ふたつめは「強み」ですが、ヴェゼルは流麗なクーペSUVのデザインやe:HEV(ハイブリッド)のスムーズで静かな走行性能、センタータンクレイアウトによる後席チップアップ・ダイブダウンといったパッケージングを特徴としています。
対する新型WR-Vは、ダイナミックで塊感のある力強いSUVらしい外観デザインや、多人数乗車でも余裕の居住性と458リッターという広い荷室空間をウリとしているところがヴェゼルとは異なる部分。それに加えて250万円以下という比較的購入しやすい価格を強みとしています。
とはいえ、ただ単に価格が安いだけでなく、現在のクルマに求められる「ホンダセンシング」や「ホンダコネクテト」といった先進技術も搭載しました。
そしてみっつめは「イメージ」のすみ分けです。
SUVに対するイメージについてユーザー調査をおこなったところ、ヴェゼルは「スポーティ」「カッコいい」「都会的」といった都市型コンパクトSUVとしてのイメージを獲得できていることがわかったそうです。
その反面、「アウトドアが似合う」「頑丈な」といったSUVのイメージはヴェゼルが持ち合わせていない部分であり、そこを新型WR-Vが担うことによって、差別化する狙いがあるといいます。

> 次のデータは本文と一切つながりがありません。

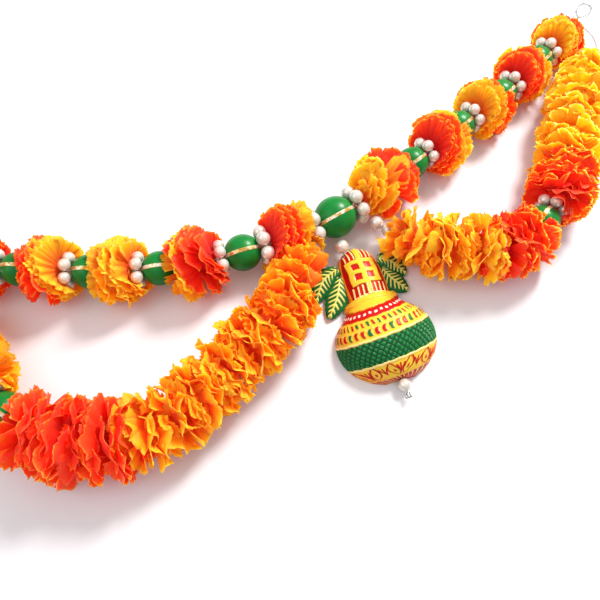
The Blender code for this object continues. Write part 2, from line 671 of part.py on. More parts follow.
def make_pendant(centre_bead, materials):
    """Pot, coconut, mango leaves, two pearls and the two pins that hold them."""
    pot = make_relief("kalash_pot", POT_SECTIONS, materials["pot"])
    coconut = make_relief("coconut", COCONUT_SECTIONS, materials["coconut"])
    make_leaves("mango_leaves_left", LEAVES_LEFT, materials["leaf"])
    make_leaves("mango_leaves_right", LEAVES_RIGHT, materials["leaf"])

    apart = TOP_PEARL_PLACE - CENTRE_BEAD_PLACE
    along = apart / np.linalg.norm(apart)
    make_bored_pearl("pearl_pendant_top", TOP_PEARL_PLACE, along, BIG_PEARL_RADIUS,
                     materials["pearl"])
    hole_end = CENTRE_BEAD_PLACE + BEAD_PIN_START * along
    drill(centre_bead, CENTRE_BEAD_PLACE + BEAD_PIN_SURFACE * along, hole_end, PIN_HOLE_RADIUS)
    pin_end = TOP_PEARL_PLACE + COCONUT_PIN_DEPTH * along
    drill(coconut, TOP_PEARL_PLACE, pin_end + PIN_HOLE_SPARE * along, PIN_HOLE_RADIUS)
    make_tube("pendant_pin_top", [hole_end + PIN_END_GAP * along, TOP_PEARL_PLACE, pin_end],
              PIN_RADIUS, PIN_SIDES, materials["silver"])

    last = POT_SECTIONS[-1][0] * MM
    height = BOTTOM_PIN_HEIGHT
    drill(pot, pendant_point(last + PIN_HOLE_SPARE, 0.0, height),
          pendant_point(last - POT_PIN_DEPTH, 0.0, height), PIN_HOLE_RADIUS)
    pearl_s = last + BOTTOM_PEARL_GAP + PEARL_RADIUS
    down = pendant_point(1.0, 0.0, 0.0) - pendant_point(0.0, 0.0, 0.0)
    make_bored_pearl("pearl_pendant_bottom", pendant_point(pearl_s, 0.0, height), down,
                     PEARL_RADIUS, materials["pearl"])
    route = [pendant_point(last - POT_PIN_DEPTH + PIN_END_GAP, 0.0, height),
             pendant_point(pearl_s, 0.0, height),
             pendant_point(pearl_s + PEARL_RADIUS + GAP, 0.0, height)]
    knot_s = pearl_s + PEARL_RADIUS + KNOT_OFFSET
    for k in range(KNOT_POINTS + 1):
        share = k / KNOT_POINTS
        angle = KNOT_TURNS * 2 * math.pi * share
        route.append(pendant_point(knot_s + KNOT_RADIUS * math.sin(angle),
                                   (2 * share - 1) * KNOT_HALF_WIDTH,
                                   height - KNOT_RADIUS * math.cos(angle) + KNOT_LIFT))
    make_tube("pendant_knot", route, PIN_RADIUS, PIN_SIDES, materials["silver"])


def thread_points(route, start, end):
    count = round((end - start) / THREAD_SPACING)
    return [route.at(start + (end - start) * k / count) for k in range(count + 1)]


def make_eye(centre, along, material):
    """A small closed loop of thread, upright in the plane of the string."""
    along = np.array((along[0], along[1], 0.0))
    along /= np.linalg.norm(along)
    up = np.array((0.0, 0.0, 1.0))
    across = np.cross(along, up)
    rings = []
    for k in range(EYE_POINTS):
        angle = 2 * math.pi * k / EYE_POINTS
        outward = math.cos(angle) * along + math.sin(angle) * up
        rings.append(circle(centre + EYE_RADIUS * outward, outward, across, THREAD_RADIUS,
                            THREAD_SIDES))
    return add_grid("eye", rings, True, material)


def make_hook(name, start, along, material):
    """A drop-shaped loop of steel wire that hangs on a nail, linked through the eye."""
    along = np.array((along[0], along[1], 0.0))
    along /= np.linalg.norm(along)
    across = np.cross(along, (0.0, 0.0, 1.0))
    rings = []
    rest_height = HOOK_WIRE_RADIUS + HOOK_FLOOR_GAP
    for k in range(HOOK_POINTS):
        angle = 2 * math.pi * k / HOOK_POINTS
        forward = 0.5 * HOOK_LENGTH * (1 - math.cos(angle))
        breadth = HOOK_SHOULDER - HOOK_TAPER * math.cos(angle)
        sideways = 0.5 * HOOK_WIDTH * math.sin(angle) * breadth
        height = start[2] + (rest_height - start[2]) * forward / HOOK_LENGTH
        centre = np.array((start[0], start[1], height)) + forward * along + sideways * across
        tangent = math.sin(angle) * along + math.cos(angle) * across
        outward = np.cross(tangent, (0.0, 0.0, 1.0))
        outward /= np.linalg.norm(outward)
        rings.append(circle(centre, outward, np.array((0.0, 0.0, 1.0)), HOOK_WIRE_RADIUS,
                            HOOK_WIRE_SIDES))
    return add_grid(name, rings, True, material)


def make_end(route, at_end, thread, name, materials):
    """The eye at one end of the string, with the wire hook through it."""
    s = route.length if at_end else 0.0
    tip, along, _, _ = route.frame(s)
    if not at_end:
        along = -along
    level = np.array((along[0], along[1], 0.0))
    level /= np.linalg.norm(level)
    middle = tip + EYE_RADIUS * level
    eye = make_eye(middle, level, materials["thread"])
    join(thread, eye)
    inside = EYE_RADIUS - THREAD_RADIUS - HOOK_WIRE_RADIUS - GAP
    make_hook(name, middle + inside * level, level, materials["silver"])


def centre_on_origin():
    """Moves the garland so that the origin is the bottom centre of its box."""
    objects = list(bpy.context.scene.collection.objects)
    corners = np.array([v.co for obj in objects for v in obj.data.vertices])
    low = corners.min(axis=0)
    high = corners.max(axis=0)
    shift = np.array((0.5 * (low[0] + high[0]), 0.5 * (low[1] + high[1]), low[2]))
    for obj in objects:
        for vertex in obj.data.vertices:
            vertex.co = np.array(vertex.co) - shift
        obj.data.update()


def clear_scene():
    for obj in list(bpy.data.objects):
        bpy.data.objects.remove(obj)


def build():
    clear_scene()
    materials = {
        "yellow": make_material("yellow_cloth", YELLOW, 0.7),
        "orange": make_material("orange_cloth", ORANGE, 0.7),
        "red": make_material("red_cloth", RED, 0.7),
        "green": make_material("green_bead", GREEN, 0.25),
        "pearl": make_material("pearl", PEARL, 0.2),
        "thread": make_material("thread", THREAD, 0.8),
        "silver": make_material("silver_wire", SILVER, 0.3, 1.0),
        "pot": make_material("pot_paint", POT_YELLOW, 0.45),
        "coconut": make_material("coconut_paint", COCONUT_RED, 0.45),
        "leaf": make_material("leaf_paint", LEAF_GREEN, 0.35),
    }
    top = Route(TOP_ROUTE)
    left = Route(SWAG_LEFT_ROUTE)
    right = Route(SWAG_RIGHT_ROUTE)
    link_runs = [("before", link_run(top, -1, LINK_LEFT, left.at(0.0))),
                 ("after", link_run(top, 1, LINK_RIGHT, right.at(0.0)))]
    link_bodies = [(start, end, LINK_KEEP_CLEAR) for _, points in link_runs
                   for start, end in zip(points[:-1], points[1:])]
    link_bodies += [(route.at(0.0), route.at(SWAG_START_LENGTH), SWAG_START_KEEP_CLEAR)
                    for route in (left, right)]
    keep_clear = make_top_string(top, link_bodies, materials)
    for side, points in link_runs:
        ring = bpy.data.objects[f"pearls_{side}_bead_centre"]
        add_link_pearls(ring, points, BIG_PEARL_RADIUS, materials["pearl"])

    for leaf in LEAVES_LEFT + LEAVES_RIGHT:
        base, middle, tip = leaf
        keep_clear.append((base, middle, LEAF_BASE_KEEP_CLEAR))
        keep_clear.append((middle, tip, LEAF_TIP_KEEP_CLEAR))
    coconut_end = COCONUT_SECTIONS[-1][0] * MM
    keep_clear.append((pendant_point(0.0, 0.0, 0.0), pendant_point(coconut_end, 0.0, 0.0),
                       COCONUT_KEEP_CLEAR))

    bead_s = left.where(0, SWAG_LEFT_BEAD_X)
    red_start = left.where(0, SWAG_LEFT_RED_START_X)
    before_bead = bead_s - BEAD_HALF_LENGTH - GAP
    after_ring = bead_s + ring_spacing(BEAD_RADIUS, PEARL_RADIUS) + PEARL_RADIUS + GAP
    sections = [
        ("swag_left_orange", "orange", SWAG_START_GAP, red_start - GAP, START_FAN, 0.0,
         SWAG_REACH),
        ("swag_left_red", "red", red_start, before_bead, 0.0, BEAD_FAN, RED_SWAG_REACH),
        ("swag_left_yellow", "yellow", after_ring, left.where(0, SWAG_LEFT_END_X), RING_FAN,
         END_FAN, SWAG_REACH),
    ]
    make_swag("left", left, sections, bead_s, 1, keep_clear, materials)

    bead_s = right.where(0, SWAG_RIGHT_BEAD_X)
    red_start = right.where(0, SWAG_RIGHT_RED_START_X)
    red_end = right.where(1, SWAG_RIGHT_RED_END_Y)
    before_bead = bead_s - BEAD_HALF_LENGTH - GAP
    after_ring = bead_s + ring_spacing(BEAD_RADIUS, PEARL_RADIUS) + PEARL_RADIUS + GAP
    sections = [
        ("swag_right_yellow_inner", "yellow", SWAG_START_GAP, red_start - GAP, START_FAN, 0.0,
         SWAG_REACH),
        ("swag_right_red_inner", "red", red_start, before_bead, 0.0, BEAD_FAN, SWAG_REACH),
        ("swag_right_red_outer", "red", after_ring, red_end - GAP, RING_FAN, 0.0, SWAG_REACH),
        ("swag_right_yellow_outer", "yellow", red_end, right.where(1, SWAG_RIGHT_END_Y), 0.0,
         END_FAN, SWAG_REACH),
    ]
    make_swag("right", right, sections, bead_s, 1, keep_clear, materials)

    make_pendant(bpy.data.objects["bead_centre"], materials)

    thread = make_tube("string", thread_points(top, 0.0, top.length), THREAD_RADIUS,
                       THREAD_SIDES, materials["thread"])
    for route in (left, right):
        run = make_tube("swag_string", thread_points(route, 0.6 * MM, route.length),
                        THREAD_RADIUS, THREAD_SIDES, materials["thread"])
        join(thread, run)
    make_end(top, False, thread, "hook_left", materials)
    make_end(top, True, thread, "hook_right", materials)
    centre_on_origin()


build()
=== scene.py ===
# Looks of the door garland: gathered cloth petals, green beads with glitter ribbon, pearls,
# thread, wire and the painted pendant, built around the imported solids. Units are metres.
import math
from dataclasses import dataclass

import bpy
import numpy as np
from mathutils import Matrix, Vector


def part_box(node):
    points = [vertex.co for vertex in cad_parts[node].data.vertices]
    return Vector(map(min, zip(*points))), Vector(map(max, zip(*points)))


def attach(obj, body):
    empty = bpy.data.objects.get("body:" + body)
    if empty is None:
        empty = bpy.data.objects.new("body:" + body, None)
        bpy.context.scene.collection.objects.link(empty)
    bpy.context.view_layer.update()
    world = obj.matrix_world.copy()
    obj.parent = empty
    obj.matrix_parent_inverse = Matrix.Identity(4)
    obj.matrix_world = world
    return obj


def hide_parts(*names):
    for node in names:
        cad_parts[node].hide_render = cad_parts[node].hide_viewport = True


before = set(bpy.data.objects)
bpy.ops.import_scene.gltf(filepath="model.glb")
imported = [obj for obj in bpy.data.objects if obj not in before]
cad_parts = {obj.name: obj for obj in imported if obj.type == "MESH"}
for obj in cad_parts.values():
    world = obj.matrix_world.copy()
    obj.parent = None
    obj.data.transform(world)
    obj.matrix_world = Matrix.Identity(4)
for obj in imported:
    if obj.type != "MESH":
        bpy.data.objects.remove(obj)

MM = 0.001
TURN = 2 * math.pi
UP = (0.0, 0.0, 1.0)
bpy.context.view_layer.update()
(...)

ボディサイズだけを見るとほぼ同じ大きさのヴェゼルと新型WR-Vですが、それぞれ別の役割を持たせ、多様化するユーザーニーズに応えられるような商品ラインナップにするというわけです。
※ ※ ※
新型WR-Vは200万円台前半から買えることから、20代から30代の「ミレニアル世代」をメインターゲットに設定しています。
この世代は運転免許を取得したばかりの人もいるため、運転のしやすさも重視され、新型WR-Vでは視線が高くて見切りの良いコンパクトなボディ形状を採用することで、取り回しのしやすさを追求しました。
新型WR-Vは2023年12月に発表、2024年春に発売される予定です。